The writing prompts were intended to get students thinking about tacling the personal statement on the UC application. "These students need to know that UC Berkeley needs to know who they are," says Armijo. "Everyone they met at Berkeley brought that home to them: 'You are important; we want to know what makes you tick.'"

Helping them take another look

John Berry, a Native American studies librarian in the Ethnic Studies Library, showed the visiting youth that if they are admitted to Berkeley, there are rich resources awaiting them. "We're one of the few UC campuses that actually has part of a library specifically devoted to Native studies," says Berry; yet, he adds, it's difficult to attract Native American students. "Luisa believes Cal is the best and there's no reason our kids can't be here, so she's willing to help them take a second look at their options. I think that's just a wonderful thing."

Bridget Wilson, the campus's Native American outreach coordinator, agrees.

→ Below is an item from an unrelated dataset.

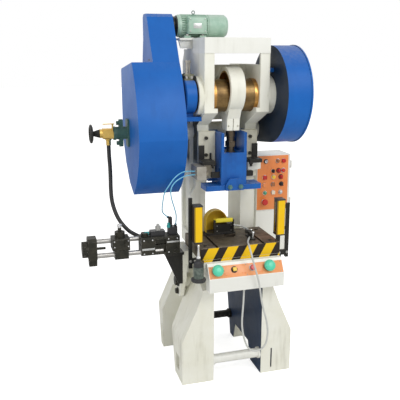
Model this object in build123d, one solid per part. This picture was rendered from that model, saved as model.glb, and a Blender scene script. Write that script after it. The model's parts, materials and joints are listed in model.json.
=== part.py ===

Campus representatives travel to communities across the state to reach out to Native American tribes, but Armijo's program gives youth a chance to see the campus, says Wilson. "We can go into Native communities and say, 'You need education, you need college.' They have to respond by telling us what they need." In Armijo's case, she feels her tribe's youth need stronger writing skills if they want to attend college, says Wilson.

Wilson sees myriad challenges for Native American students at Berkeley, including few Native American faculty and little programmatic support. Many of the students come from low-income, single-parent households in which they are the first to attend college. And they often feel cut off from their home, traditions, and ceremonies when they come to Berkeley. In spite of those hurdles, Wilson is guardedly optimistic.

"If we can partner with communities," she says, "that's a really good direction, but the university can only do so much. The communities have to buy in as well and meet us halfway."